>> Start DATA SHOWN
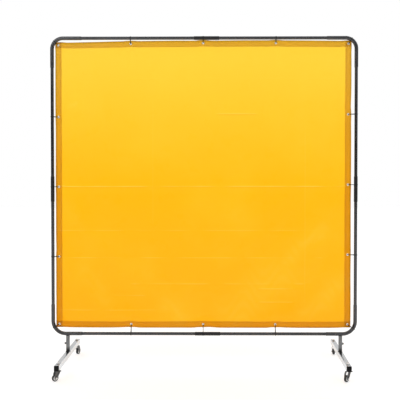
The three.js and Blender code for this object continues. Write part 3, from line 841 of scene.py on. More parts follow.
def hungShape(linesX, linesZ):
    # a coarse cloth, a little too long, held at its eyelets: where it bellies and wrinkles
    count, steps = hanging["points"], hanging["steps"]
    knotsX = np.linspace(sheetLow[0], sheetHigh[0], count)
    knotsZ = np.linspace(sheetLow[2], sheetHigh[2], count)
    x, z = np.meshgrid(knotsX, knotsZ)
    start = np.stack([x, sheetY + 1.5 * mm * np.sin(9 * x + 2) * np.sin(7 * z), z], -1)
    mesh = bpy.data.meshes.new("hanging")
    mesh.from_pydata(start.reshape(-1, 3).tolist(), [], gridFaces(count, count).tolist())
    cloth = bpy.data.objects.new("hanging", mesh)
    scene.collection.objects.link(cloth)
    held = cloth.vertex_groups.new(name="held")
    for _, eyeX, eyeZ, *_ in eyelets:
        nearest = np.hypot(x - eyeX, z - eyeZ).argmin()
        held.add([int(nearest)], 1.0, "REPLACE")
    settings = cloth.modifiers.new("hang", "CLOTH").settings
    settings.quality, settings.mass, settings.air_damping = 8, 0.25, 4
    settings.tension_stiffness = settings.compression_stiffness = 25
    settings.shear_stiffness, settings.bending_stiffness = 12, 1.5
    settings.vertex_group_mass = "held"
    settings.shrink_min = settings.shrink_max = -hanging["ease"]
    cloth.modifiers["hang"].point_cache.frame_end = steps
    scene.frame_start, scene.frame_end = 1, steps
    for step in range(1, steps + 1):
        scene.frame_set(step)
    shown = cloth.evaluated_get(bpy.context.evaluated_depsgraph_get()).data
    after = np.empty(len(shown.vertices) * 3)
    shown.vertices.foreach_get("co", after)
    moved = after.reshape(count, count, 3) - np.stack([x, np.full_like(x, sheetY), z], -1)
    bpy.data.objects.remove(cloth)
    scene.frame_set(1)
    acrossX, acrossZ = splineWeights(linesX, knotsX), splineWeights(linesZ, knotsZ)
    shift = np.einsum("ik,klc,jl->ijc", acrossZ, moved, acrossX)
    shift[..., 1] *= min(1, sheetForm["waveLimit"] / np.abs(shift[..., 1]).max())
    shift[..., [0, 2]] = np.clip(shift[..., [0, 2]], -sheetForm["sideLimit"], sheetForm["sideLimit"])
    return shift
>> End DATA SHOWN
Write the material out exactly, with nothing left out.

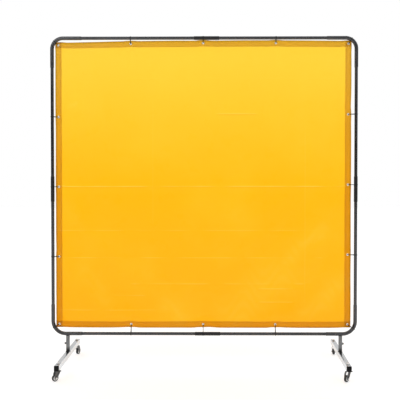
The three.js and Blender code for this object continues. Write part 3, from line 841 of scene.py on. More parts follow.
def hungShape(linesX, linesZ):
    # a coarse cloth, a little too long, held at its eyelets: where it bellies and wrinkles
    count, steps = hanging["points"], hanging["steps"]
    knotsX = np.linspace(sheetLow[0], sheetHigh[0], count)
    knotsZ = np.linspace(sheetLow[2], sheetHigh[2], count)
    x, z = np.meshgrid(knotsX, knotsZ)
    start = np.stack([x, sheetY + 1.5 * mm * np.sin(9 * x + 2) * np.sin(7 * z), z], -1)
    mesh = bpy.data.meshes.new("hanging")
    mesh.from_pydata(start.reshape(-1, 3).tolist(), [], gridFaces(count, count).tolist())
    cloth = bpy.data.objects.new("hanging", mesh)
    scene.collection.objects.link(cloth)
    held = cloth.vertex_groups.new(name="held")
    for _, eyeX, eyeZ, *_ in eyelets:
        nearest = np.hypot(x - eyeX, z - eyeZ).argmin()
        held.add([int(nearest)], 1.0, "REPLACE")
    settings = cloth.modifiers.new("hang", "CLOTH").settings
    settings.quality, settings.mass, settings.air_damping = 8, 0.25, 4
    settings.tension_stiffness = settings.compression_stiffness = 25
    settings.shear_stiffness, settings.bending_stiffness = 12, 1.5
    settings.vertex_group_mass = "held"
    settings.shrink_min = settings.shrink_max = -hanging["ease"]
    cloth.modifiers["hang"].point_cache.frame_end = steps
    scene.frame_start, scene.frame_end = 1, steps
    for step in range(1, steps + 1):
        scene.frame_set(step)
    shown = cloth.evaluated_get(bpy.context.evaluated_depsgraph_get()).data
    after = np.empty(len(shown.vertices) * 3)
    shown.vertices.foreach_get("co", after)
    moved = after.reshape(count, count, 3) - np.stack([x, np.full_like(x, sheetY), z], -1)
    bpy.data.objects.remove(cloth)
    scene.frame_set(1)
    acrossX, acrossZ = splineWeights(linesX, knotsX), splineWeights(linesZ, knotsZ)
    shift = np.einsum("ik,klc,jl->ijc", acrossZ, moved, acrossX)
    shift[..., 1] *= min(1, sheetForm["waveLimit"] / np.abs(shift[..., 1]).max())
    shift[..., [0, 2]] = np.clip(shift[..., [0, 2]], -sheetForm["sideLimit"], sheetForm["sideLimit"])
    return shift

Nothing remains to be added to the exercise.